I've also added a dependencyManagement clause to require the use of jackson-databind 2.3.4 to address the original issue.

I've added some basic tests to demonstrate that both of these issues has been fixed. Please let me know if you have any other issues. Sorry about the delay on this one, I've been rather busy!

mjwillson commented 10 years ago

No prob, cheers for fixing this!

I guess with the Jackson config stuff, the strongly-typed config classes and validations seem very nice but on some level it feels like it's replicating the config parsing and validation logic that's already baked into Kafka. I guess it makes the config handling more uniform, but it is one more thing to maintain (and where things can go wrong) vs just passing through a map of string config properties and letting Kafka deal with them.

Provided it works anyway I'm not too fussed :) and I'm still getting a feel for the design conventions around dropwizard stuff.

Cheers -Matt

On Wed, Sep 24, 2014 at 3:28 PM, Nick Telford notifications@github.com wrote:

Thanks for digging in to this.

I've opted to keep using InetSocketAddress, but manually encode them for the Kafka config instead of relying on InetSocketAddress#toString(). The reason for this is that I like having Jackson automatically validate the hosts using the InetSocketAddress constructor, which should yield better results whenever an invalid broker host is provided.

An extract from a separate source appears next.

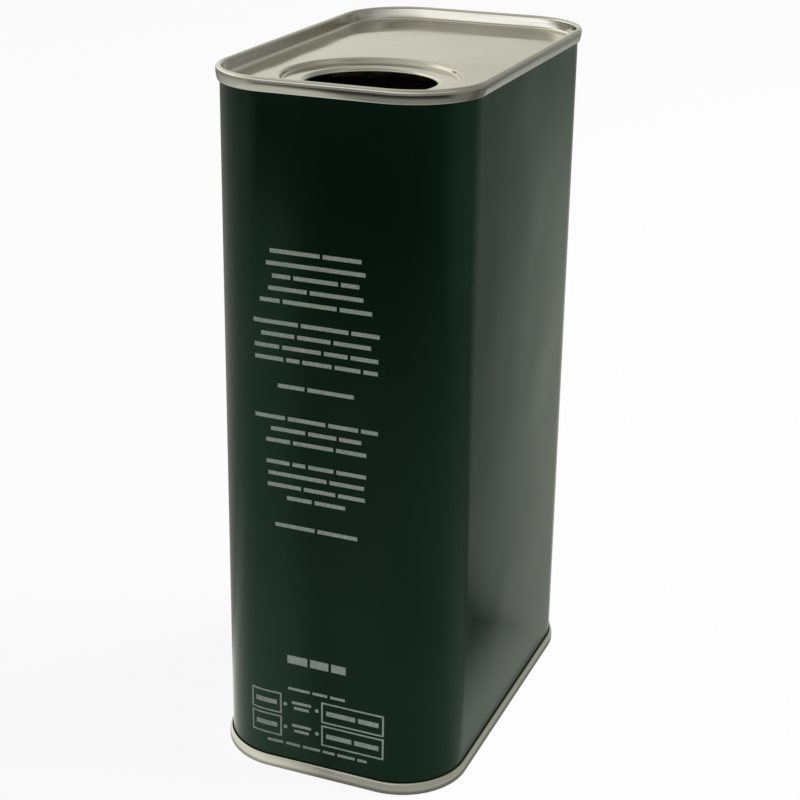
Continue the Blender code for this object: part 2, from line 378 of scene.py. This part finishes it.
def welding_tree():
    """The tree that sets one nugget, a ball one metre across scaled down, on each point of a line up the rear."""
    tree, sizes = new_geometry_tree("weld_nuggets", {
        "Nuggets": "Int", "Pitch": "Vector", "First": "Vector", "Nugget size": "Vector", "Finish": "Material"})
    line = add_node(tree, "GeometryNodeMeshLine",
                    {"Count": sizes["Nuggets"], "Start Location": sizes["First"], "Offset": sizes["Pitch"]})
    nugget = add_node(tree, "GeometryNodeMeshUVSphere",
                      {"Segments": nugget_segments, "Rings": nugget_rings, "Radius": 0.5})
    smooth = add_node(tree, "GeometryNodeSetShadeSmooth", {"Geometry": nugget.outputs[0]})
    chain = add_node(tree, "GeometryNodeInstanceOnPoints",
                     {"Points": line.outputs[0], "Instance": smooth.outputs[0], "Scale": sizes["Nugget size"]})
    end_tree(tree, chain.outputs[0], sizes["Finish"])
    return tree


def weld_metal():
    """Steel that the welding current has blued and dulled."""
    material, tree, shader, place = new_finish("weld_metal")
    heat = speckle(tree, place, size=1.6 * MM, detail=3)
    paint(tree, shader, heat, weld_shades, heat, weld_roughness)
    shader.inputs["Metallic"].default_value = 1
    return material


weld_foot = seam_height + weld_end_room
weld_length = can_height - 2 * weld_foot
nuggets = int(weld_length / nugget_pitch)
weld = grow(new_mesh_object("side_weld", [(0, 0, 0)], []), welding_tree(),
            nuggets=nuggets,
            pitch=(0, 0, nugget_pitch),
            first=(0, can_depth / 2 - body_inset, (can_height - (nuggets - 1) * nugget_pitch) / 2),
            nugget_size=(weld_width, sheet + 2 * weld_rise, nugget_overlap * nugget_pitch),
            finish=weld_metal())
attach(weld, "root")

# The top end is pressed from one plain tinplate sheet: the rim that is rolled into the double seam, the chuck
# wall, the flat panel, and in it a round recess whose floor turns down into the mouth's neck and curls outwards.
crest_radius = 0.50 * MM
wall_crown = 0.27 * MM
wall_shoulder = 0.03 * MM
wall_widest = 0.72
wall_steps = 9
wall_lean = math.radians(16)
countersink = 3.3 * MM
chuck_wall_lean = math.radians(6)
panel_radius = 0.9 * MM
step_radius = 0.55 * MM
step_angle = math.radians(75)
bore_radius = 15.25 * MM
nose_radius = 1.1 * MM
neck_wall = 1.0 * MM
curl_radius = 0.42 * MM
curl_angle = math.radians(255)
recess_floor = 3.8 * MM
recess_depth = 1.2 * MM
recess_front_border = 4.7 * MM
mouth_steps = 112
curl_steps = 20
panel_depth = countersink + sheet / 2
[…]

I've also added a dependencyManagement clause to require the use of jackson-databind 2.3.4 to address the original issue.

I've added some basic tests to demonstrate that both of these issues has been fixed. Please let me know if you have any other issues. Sorry about the delay on this one, I've been rather busy!

— Reply to this email directly or view it on GitHub https://github.com/datasift/dropwizard-extra/issues/27#issuecomment-56677832 .

nicktelford commented 10 years ago

The advantage of having Dropwizard parse and validate the configuration is that it won't allow you to run your application with an invalid config, which is a massive time-saver vs. trying to figure out why your consumer keeps failing only to find that you've typo'd your "fetch.size" parameter in the config file.